**Exercise goal:**
Emit the exact text of every line from the line with "bpy.context.scene.collection.objects.link(empty)" to the line with "obj.data.transform(obj.matrix_world)", both ends included. No other output is expected.
--- Start of Available records ---
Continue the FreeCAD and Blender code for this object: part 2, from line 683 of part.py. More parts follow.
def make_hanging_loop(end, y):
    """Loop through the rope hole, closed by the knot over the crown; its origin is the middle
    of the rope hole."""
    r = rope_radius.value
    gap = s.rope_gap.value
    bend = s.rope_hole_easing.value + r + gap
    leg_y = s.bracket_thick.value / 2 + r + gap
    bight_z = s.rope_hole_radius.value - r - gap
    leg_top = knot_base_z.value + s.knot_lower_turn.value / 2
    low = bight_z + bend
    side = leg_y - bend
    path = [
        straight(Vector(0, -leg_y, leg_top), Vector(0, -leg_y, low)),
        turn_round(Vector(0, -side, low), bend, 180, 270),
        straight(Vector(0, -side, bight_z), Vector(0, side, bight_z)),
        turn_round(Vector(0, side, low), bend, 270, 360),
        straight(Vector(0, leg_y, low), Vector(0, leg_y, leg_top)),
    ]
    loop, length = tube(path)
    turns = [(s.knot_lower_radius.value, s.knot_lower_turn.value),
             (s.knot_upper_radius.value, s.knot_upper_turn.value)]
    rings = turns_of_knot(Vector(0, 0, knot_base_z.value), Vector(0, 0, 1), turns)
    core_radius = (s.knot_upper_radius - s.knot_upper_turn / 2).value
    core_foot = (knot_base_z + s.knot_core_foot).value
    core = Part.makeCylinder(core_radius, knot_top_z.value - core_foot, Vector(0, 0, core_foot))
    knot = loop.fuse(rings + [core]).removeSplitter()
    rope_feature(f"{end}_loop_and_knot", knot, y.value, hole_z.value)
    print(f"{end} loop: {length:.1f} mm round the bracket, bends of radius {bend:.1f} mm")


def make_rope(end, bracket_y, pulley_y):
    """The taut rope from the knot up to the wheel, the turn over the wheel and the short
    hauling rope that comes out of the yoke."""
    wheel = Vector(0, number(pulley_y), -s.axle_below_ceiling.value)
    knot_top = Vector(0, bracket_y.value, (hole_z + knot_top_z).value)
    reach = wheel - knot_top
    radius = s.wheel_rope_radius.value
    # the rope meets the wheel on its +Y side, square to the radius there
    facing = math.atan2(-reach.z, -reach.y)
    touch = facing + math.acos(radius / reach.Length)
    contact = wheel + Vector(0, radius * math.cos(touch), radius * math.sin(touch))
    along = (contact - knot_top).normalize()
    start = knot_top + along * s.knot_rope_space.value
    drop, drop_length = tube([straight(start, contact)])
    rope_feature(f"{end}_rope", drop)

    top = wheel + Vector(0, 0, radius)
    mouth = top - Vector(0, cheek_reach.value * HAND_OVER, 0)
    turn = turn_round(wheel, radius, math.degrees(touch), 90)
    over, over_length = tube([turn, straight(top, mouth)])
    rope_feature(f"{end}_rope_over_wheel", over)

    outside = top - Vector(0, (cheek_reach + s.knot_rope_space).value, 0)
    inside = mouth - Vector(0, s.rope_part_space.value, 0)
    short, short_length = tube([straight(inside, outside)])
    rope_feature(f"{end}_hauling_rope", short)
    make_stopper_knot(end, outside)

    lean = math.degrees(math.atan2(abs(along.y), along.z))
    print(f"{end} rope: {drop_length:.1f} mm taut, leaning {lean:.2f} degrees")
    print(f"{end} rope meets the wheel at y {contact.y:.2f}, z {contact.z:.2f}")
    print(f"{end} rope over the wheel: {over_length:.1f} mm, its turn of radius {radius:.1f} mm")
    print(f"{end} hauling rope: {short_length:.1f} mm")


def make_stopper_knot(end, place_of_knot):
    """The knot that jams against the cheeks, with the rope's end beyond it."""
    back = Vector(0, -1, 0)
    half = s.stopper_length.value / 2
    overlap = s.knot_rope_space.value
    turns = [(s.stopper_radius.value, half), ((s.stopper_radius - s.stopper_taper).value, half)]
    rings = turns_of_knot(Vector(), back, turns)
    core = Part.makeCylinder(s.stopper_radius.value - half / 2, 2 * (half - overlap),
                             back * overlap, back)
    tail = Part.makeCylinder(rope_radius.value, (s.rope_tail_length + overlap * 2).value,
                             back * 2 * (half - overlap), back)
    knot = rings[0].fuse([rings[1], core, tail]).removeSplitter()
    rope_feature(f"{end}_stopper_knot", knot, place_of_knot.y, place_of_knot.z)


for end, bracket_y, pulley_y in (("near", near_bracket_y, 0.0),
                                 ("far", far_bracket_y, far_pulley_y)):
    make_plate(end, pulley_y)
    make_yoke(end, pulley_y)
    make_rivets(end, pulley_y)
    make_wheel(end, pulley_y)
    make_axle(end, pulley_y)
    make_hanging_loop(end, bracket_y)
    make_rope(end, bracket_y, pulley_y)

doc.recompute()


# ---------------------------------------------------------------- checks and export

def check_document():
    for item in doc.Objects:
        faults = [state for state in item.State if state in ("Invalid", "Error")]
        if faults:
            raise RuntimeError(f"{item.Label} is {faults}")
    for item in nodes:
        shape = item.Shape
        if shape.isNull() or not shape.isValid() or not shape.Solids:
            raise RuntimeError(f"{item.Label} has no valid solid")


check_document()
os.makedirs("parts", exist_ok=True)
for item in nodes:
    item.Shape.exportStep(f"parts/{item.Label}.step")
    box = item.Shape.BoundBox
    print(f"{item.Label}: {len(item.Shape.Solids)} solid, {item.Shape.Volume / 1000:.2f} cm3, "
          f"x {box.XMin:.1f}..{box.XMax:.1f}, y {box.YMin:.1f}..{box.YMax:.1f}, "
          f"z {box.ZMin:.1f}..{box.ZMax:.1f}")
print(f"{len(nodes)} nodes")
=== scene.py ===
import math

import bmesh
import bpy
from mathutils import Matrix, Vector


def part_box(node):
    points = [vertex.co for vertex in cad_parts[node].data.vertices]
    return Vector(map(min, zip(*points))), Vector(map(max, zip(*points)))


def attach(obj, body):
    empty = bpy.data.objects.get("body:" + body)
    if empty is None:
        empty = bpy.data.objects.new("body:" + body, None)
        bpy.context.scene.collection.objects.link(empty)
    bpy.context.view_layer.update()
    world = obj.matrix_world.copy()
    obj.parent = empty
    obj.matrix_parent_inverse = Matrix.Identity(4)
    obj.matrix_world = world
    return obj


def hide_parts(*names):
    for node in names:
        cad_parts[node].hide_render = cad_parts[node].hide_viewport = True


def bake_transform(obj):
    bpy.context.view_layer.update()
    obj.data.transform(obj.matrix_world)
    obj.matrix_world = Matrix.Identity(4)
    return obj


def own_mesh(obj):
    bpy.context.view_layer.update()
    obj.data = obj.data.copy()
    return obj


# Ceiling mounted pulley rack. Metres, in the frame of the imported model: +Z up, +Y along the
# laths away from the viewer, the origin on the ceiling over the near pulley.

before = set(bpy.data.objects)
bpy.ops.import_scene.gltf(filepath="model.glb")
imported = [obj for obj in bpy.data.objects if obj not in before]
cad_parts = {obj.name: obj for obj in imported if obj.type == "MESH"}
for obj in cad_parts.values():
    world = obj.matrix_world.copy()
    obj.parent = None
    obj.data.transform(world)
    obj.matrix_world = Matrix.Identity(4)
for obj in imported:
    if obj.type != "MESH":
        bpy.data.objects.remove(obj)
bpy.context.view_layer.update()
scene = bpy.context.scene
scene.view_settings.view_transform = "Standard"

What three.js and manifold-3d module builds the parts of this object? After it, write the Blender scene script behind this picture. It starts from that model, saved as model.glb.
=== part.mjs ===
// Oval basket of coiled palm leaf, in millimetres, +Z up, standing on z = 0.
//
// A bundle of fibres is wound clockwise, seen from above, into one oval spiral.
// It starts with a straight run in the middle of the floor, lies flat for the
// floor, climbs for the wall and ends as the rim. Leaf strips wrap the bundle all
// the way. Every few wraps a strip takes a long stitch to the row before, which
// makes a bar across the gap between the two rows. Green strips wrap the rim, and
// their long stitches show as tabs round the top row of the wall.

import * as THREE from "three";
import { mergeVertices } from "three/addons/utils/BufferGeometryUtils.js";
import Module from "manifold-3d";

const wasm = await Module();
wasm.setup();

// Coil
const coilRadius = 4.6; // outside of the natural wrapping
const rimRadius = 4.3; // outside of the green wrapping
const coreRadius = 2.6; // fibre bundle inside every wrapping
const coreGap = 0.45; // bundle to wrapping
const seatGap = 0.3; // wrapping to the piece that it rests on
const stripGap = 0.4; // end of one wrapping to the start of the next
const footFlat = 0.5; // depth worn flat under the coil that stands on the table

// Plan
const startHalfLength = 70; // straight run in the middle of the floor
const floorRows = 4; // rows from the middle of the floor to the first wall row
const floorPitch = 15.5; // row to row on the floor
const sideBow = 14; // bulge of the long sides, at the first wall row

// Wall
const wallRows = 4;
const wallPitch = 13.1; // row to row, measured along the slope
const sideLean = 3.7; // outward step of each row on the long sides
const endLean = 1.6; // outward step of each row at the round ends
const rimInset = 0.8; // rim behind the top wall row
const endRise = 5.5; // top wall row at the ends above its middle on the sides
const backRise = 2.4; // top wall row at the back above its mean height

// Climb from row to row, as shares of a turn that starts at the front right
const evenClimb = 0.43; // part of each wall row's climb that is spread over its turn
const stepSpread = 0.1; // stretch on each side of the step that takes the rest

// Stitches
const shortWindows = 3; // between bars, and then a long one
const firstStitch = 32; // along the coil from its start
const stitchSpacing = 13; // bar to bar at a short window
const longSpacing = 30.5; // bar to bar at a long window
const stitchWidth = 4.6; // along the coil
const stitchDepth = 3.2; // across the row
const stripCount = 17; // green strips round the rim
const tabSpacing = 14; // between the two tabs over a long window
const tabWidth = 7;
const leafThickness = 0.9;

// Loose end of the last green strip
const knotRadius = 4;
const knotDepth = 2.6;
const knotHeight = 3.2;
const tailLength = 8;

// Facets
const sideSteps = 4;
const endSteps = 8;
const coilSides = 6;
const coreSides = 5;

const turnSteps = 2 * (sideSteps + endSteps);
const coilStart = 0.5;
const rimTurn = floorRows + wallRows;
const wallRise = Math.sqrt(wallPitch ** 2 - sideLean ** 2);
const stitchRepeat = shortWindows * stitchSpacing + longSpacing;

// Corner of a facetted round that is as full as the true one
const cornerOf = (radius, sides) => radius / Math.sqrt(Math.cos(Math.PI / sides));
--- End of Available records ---
**Reply to the task:**
        bpy.context.scene.collection.objects.link(empty)
    bpy.context.view_layer.update()
    world = obj.matrix_world.copy()
    obj.parent = empty
    obj.matrix_parent_inverse = Matrix.Identity(4)
    obj.matrix_world = world
    return obj


def hide_parts(*names):
    for node in names:
        cad_parts[node].hide_render = cad_parts[node].hide_viewport = True


def bake_transform(obj):
    bpy.context.view_layer.update()
    obj.data.transform(obj.matrix_world)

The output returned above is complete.